Typically no, but it depends (most often used answer for SQL Server!)
SQL Server will have to lock the data involved in a transaction in some way. It has to lock the data in the table itself, and the data any affected indexes, while you perform a modification. In order to improve concurrency, there are several "granularities" of locking that the server might decide to use, in order to allow multiple processes to run: row locks, page locks, and table locks are common (there are more). Which scale of locking is in play depends on how the server decides to execute a given update. Complicating things, there are also classifications of locks like shared, exclusive, and intent exclusive, that control whether the locked object can be read and/or modified.

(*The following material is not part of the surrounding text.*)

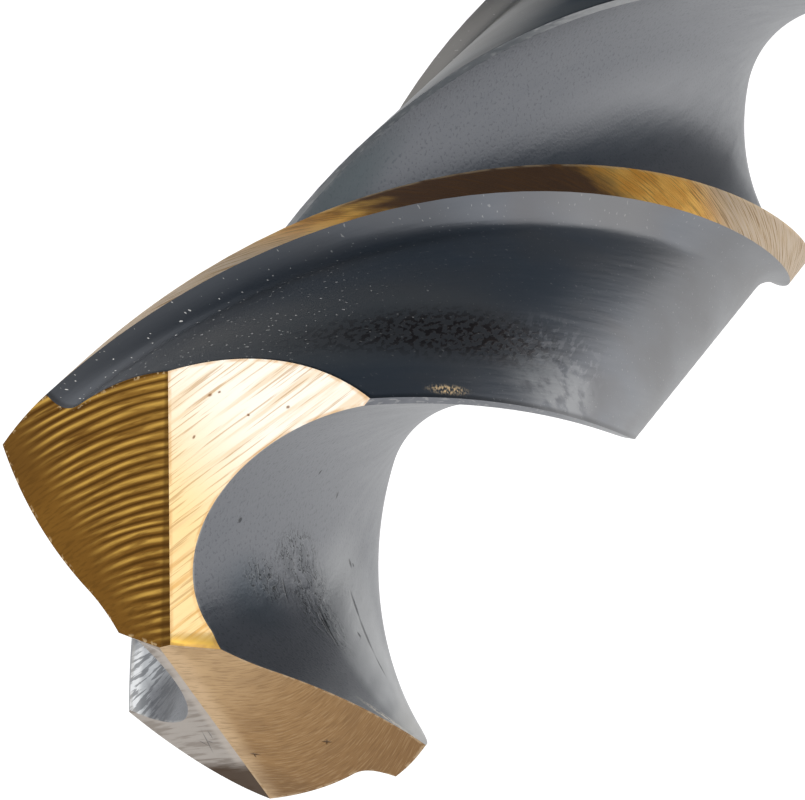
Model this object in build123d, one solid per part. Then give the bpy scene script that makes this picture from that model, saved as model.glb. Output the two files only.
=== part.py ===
from build123d import *
from math import acos, asin, atan2, cos, degrees, pi, radians, sin, sqrt, tan
import os

# Twist drill bit, 10 mm jobber length, right-hand, two flutes, split point.
# Millimetres and degrees. The drill stands on its shank end: its axis is Z, the origin is the
# centre of the shank's end face, and the point is at the top. Bearings are angles about Z.

# --- blank ---
drill_diameter = 10.0
overall_length = 133.0
shank_diameter = 9.9           # ground a little under the cutting diameter
shank_length = 42.0
shank_chamfer = 0.5
neck_diameter = 9.2            # relief between the shank and the body
neck_length = 2.0

# --- flutes ---
helix_angle = 28.0             # at the outer diameter
flute_length = 87.0            # point to the far end of the flutes' run-out
web_thickness = 1.4            # metal left between the two flute floors
flute_floor_radius = 2.85
flute_floor_lead = 55.5        # bearing of the floor's centre ahead of the outer corner
heel_chamfer = 0.16            # how far it reaches along the flute and along the land
runout_wheel_radius = 25.0     # the grinding wheel that leaves the flute at the shank

# --- lands ---
margin_width = 1.0             # along the circumference
margin_step_run = 0.45         # along the circumference, from the margin down to the clearance
clearance_depth = 0.55         # body ground back behind the margin
clearance_setback = 1.5        # how far it stops short of the flutes' end
clearance_runout = 3.0         # length of the ramp it climbs out on

# --- point ---
point_angle = 120.0
primary_relief = 19.0          # slope of each primary facet behind its lip
gash_tilt = 46.0               # slope of the split's flat, from the horizontal
gash_bearing = 93.3            # direction that flat faces, from the lip
gash_offset = 0.07             # its distance from the middle of the point
split_lip_bearing = 35.3       # direction of the short inner lip
split_lip_offset = 0.035       # its distance from the axis
gash_radius = 0.3              # corner of the wheel that grinds the split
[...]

It's been my experience that SQL Server mainly uses page locks for changes to small portions of tables, and past some threshold will automatically escalate to a table lock, if a larger portion of a table seems (from stats) to be affected by an update or delete. The idea is that it is faster to lock a table (one lock) than obtaining and managing thousands of individual row or page locks for a big update.
To see what is happening in your specific case, you'd need to look at the query logic and, while your stuff is running, examine the locking/blocking conditions in sys.dm_tran_locks, sys.dm_os_waiting_tasks or other DMV's. You would want to discover what exactly is getting locked by what step in each of your processes, to discover why one is blocking the other.